Use the **job description's language** where it fits (e.g., "user research," "Python," "cross-functional teams") so both humans and ATS see the match.

## Resume Summary Examples by Profile

### Developer (Mid-Level, Full-Stack)

**Example:**  
"Full-stack developer with 5 years of experience building web applications in React, Node.js, and PostgreSQL. Led development of a customer dashboard that reduced support tickets by 30%; currently maintaining services handling 2M+ monthly requests. Strong in system design, code review, and working with product and design teams. Seeking a senior full-stack role where I can own features end-to-end."

**Why it works:** Role, tech stack, two concrete outcomes, collaboration, and clear target role.

### Designer (UX/Product)

**Example:**  
"Product designer with 4 years of experience in B2B SaaS and mobile apps. Led end-to-end design for a workflow tool used by 10K+ teams; improved onboarding completion by 25% through research-driven iterations. Proficient in Figma, user research, and cross-functional collaboration. Looking for a design role where I can drive product strategy and mentor others."

**Why it works:** Domain, impact with numbers, tools, and what they want next.

### Career Changer (Into Tech)

**Example:**  
"Career changer with 8 years in operations and project management, now focused on software development. Completed [Bootcamp/Course]; built 3 full-stack projects including [one relevant project]. Strong in Python and JavaScript; experienced in stakeholder communication and shipping under deadlines. Seeking an entry-level developer role where I can contribute to product and grow as an engineer."

**Why it works:** Acknowledges background, shows intentional transition, gives proof (projects), and states target role.

### Recent Graduate (No Full-Time Experience Yet)

**Example:**  
"Recent [Degree] graduate with hands-on experience in [relevant area] from coursework and personal projects. Built [1-2 specific projects] using [tech/tools]; [one outcome or skill--e.g., 'presented at department showcase' or 'achieved 95% test coverage']. Eager to contribute to [type of team/company] in an entry-level [role] role."

**Why it works:** Doesn't hide inexperience; focuses on projects and skills that map to the job.

### Senior / Lead (Emphasis on Impact and Leadership)

**Example:**  
"Engineering lead with 10+ years building and scaling distributed systems. Grew a backend team from 3 to 12; reduced incident response time by 50% and improved system reliability to 99.9%. Hands-on in Go and AWS; experienced in hiring, roadmap planning, and cross-org alignment. Seeking a principal or staff role to drive technical strategy and mentor senior engineers."

**Why it works:** Scope, leadership, metrics, and technical depth in one short block.

## What to Avoid

- **Vague adjectives.** "Passionate," "driven," "hard-working" don't differentiate. Replace with skills and outcomes.
- **First-person overload.** "I" once or twice is fine; three times in four sentences feels repetitive. Mix with "Experienced in..." or "Led..."
- **Length.** Keep it to 3-5 lines. If it's a paragraph, cut.
- **Generic goals only.** "Seeking a challenging role" says nothing. Either tie the goal to the job or omit it.
- **Ignoring the job description.** Mirror their language (tools, role title, type of product) so ATS and humans both see the match.

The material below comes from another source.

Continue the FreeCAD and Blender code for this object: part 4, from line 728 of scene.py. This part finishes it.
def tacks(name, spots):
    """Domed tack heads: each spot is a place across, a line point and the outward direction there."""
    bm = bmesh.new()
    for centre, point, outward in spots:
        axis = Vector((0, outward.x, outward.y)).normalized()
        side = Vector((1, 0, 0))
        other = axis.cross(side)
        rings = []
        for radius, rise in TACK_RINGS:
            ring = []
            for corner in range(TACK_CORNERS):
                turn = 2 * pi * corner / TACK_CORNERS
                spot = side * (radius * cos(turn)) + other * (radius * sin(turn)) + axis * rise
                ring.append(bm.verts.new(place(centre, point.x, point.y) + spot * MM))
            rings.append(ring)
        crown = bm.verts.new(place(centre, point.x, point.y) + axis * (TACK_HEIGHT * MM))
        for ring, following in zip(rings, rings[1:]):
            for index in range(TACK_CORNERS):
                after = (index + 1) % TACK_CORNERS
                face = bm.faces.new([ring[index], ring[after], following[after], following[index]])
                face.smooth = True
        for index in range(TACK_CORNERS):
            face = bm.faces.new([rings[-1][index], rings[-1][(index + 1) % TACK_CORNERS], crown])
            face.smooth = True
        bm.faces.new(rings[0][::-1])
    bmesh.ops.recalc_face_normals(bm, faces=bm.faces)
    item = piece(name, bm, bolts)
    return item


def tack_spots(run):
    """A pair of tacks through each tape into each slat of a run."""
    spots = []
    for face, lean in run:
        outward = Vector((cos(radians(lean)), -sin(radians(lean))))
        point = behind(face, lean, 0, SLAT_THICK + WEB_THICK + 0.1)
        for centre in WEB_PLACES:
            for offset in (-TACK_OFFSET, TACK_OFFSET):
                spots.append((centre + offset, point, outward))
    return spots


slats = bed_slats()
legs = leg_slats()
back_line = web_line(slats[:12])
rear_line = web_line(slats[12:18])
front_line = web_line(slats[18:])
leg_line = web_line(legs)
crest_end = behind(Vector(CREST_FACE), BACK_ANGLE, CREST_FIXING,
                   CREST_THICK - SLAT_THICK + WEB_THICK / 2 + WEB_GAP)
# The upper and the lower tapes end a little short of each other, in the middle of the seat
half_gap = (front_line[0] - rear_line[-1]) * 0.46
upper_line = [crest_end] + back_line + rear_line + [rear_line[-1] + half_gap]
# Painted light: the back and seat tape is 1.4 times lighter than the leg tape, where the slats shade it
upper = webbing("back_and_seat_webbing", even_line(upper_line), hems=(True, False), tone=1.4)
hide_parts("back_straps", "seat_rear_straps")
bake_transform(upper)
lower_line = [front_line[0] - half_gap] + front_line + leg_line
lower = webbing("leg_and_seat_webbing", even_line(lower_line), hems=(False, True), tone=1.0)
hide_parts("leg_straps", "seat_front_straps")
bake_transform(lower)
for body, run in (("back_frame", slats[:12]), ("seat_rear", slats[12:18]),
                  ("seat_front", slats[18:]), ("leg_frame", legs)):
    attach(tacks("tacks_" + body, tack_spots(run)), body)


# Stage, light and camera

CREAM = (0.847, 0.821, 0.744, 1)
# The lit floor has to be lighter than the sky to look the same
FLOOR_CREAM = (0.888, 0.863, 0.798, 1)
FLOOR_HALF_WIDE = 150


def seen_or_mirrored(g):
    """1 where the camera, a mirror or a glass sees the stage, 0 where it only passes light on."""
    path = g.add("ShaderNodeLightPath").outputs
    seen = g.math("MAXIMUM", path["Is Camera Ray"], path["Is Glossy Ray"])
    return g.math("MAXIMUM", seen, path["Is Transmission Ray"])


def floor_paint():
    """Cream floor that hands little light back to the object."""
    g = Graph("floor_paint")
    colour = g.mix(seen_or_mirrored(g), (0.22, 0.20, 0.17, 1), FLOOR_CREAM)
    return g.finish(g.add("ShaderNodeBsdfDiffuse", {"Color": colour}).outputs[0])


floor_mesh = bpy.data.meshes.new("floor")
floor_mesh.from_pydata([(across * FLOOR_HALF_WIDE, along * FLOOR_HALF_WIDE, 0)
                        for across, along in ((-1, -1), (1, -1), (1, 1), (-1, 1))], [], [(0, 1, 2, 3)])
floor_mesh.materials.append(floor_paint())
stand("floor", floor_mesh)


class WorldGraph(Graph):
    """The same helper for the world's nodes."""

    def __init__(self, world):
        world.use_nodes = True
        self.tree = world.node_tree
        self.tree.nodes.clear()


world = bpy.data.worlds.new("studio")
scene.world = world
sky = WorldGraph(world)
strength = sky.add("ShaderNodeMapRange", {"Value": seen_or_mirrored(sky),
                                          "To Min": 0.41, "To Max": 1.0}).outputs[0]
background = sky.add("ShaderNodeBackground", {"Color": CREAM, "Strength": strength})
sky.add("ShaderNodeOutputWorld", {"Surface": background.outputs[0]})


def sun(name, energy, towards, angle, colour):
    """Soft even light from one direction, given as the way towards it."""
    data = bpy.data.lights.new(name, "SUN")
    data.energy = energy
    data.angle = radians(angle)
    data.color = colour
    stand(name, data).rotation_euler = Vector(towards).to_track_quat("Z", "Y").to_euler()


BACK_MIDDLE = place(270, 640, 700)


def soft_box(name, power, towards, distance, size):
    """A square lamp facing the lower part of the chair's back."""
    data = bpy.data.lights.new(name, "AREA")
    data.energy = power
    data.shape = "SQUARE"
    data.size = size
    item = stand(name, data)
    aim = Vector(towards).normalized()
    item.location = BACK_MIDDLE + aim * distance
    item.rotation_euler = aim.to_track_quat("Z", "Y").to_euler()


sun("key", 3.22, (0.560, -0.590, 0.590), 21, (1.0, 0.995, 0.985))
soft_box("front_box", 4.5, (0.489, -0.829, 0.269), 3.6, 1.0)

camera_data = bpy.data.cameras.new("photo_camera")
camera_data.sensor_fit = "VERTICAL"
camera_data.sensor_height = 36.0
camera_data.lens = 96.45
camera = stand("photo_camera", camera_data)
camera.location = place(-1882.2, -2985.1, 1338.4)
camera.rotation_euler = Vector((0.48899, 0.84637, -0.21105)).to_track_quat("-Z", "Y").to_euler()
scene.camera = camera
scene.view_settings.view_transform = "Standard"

## Where the Summary Sits in Your Resume

- **Place:** Directly under your contact info, before Experience.
- **Format:** Same font and style as the rest of the resume; no need for a heading like "Summary" if the block is obviously the opener. Some ATS and templates use "Professional Summary" as the section name--that's fine.
- **Consistency with the rest of the resume.** The bullets below should support what you claim in the summary (same technologies, similar outcomes). One strong summary plus aligned bullets is more convincing than a flashy summary and generic experience.

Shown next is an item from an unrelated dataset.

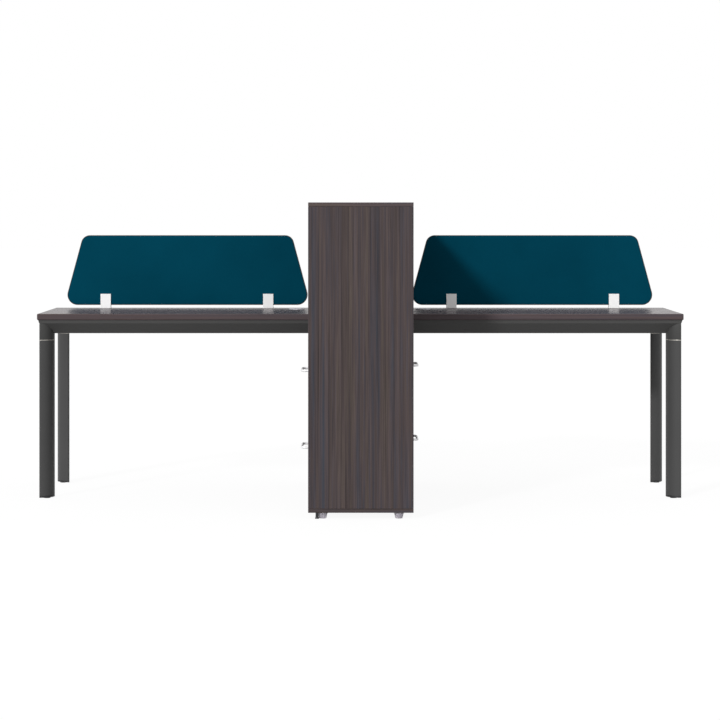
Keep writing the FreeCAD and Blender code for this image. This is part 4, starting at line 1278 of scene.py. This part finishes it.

## Tailoring Your Summary Per Job

You don't need a totally new summary for every application, but you should **tweak** it:

- Use the **exact role title** they use (e.g., "Product Designer" vs "UX Designer") if it fits.
- Add **one skill or tool** from the job description that you have.
- Emphasize **the kind of outcome** they care about (e.g., "user growth," "reliability," "conversion").

Save a base version, then do a 30-second edit per application. It pays off.

## The Bottom Line

A resume summary that gets noticed in 2026 is **short, specific, and proof-based.** Use the formula: who you are + what you do + 1-2 outcomes + (optional) goal. Steal structure from the examples above and adapt the language to your background and each job. Keep it scannable and ATS-friendly (e.g., with tools like FolioX) so both systems and humans see the match. The top of your resume is your first pitch--make it count.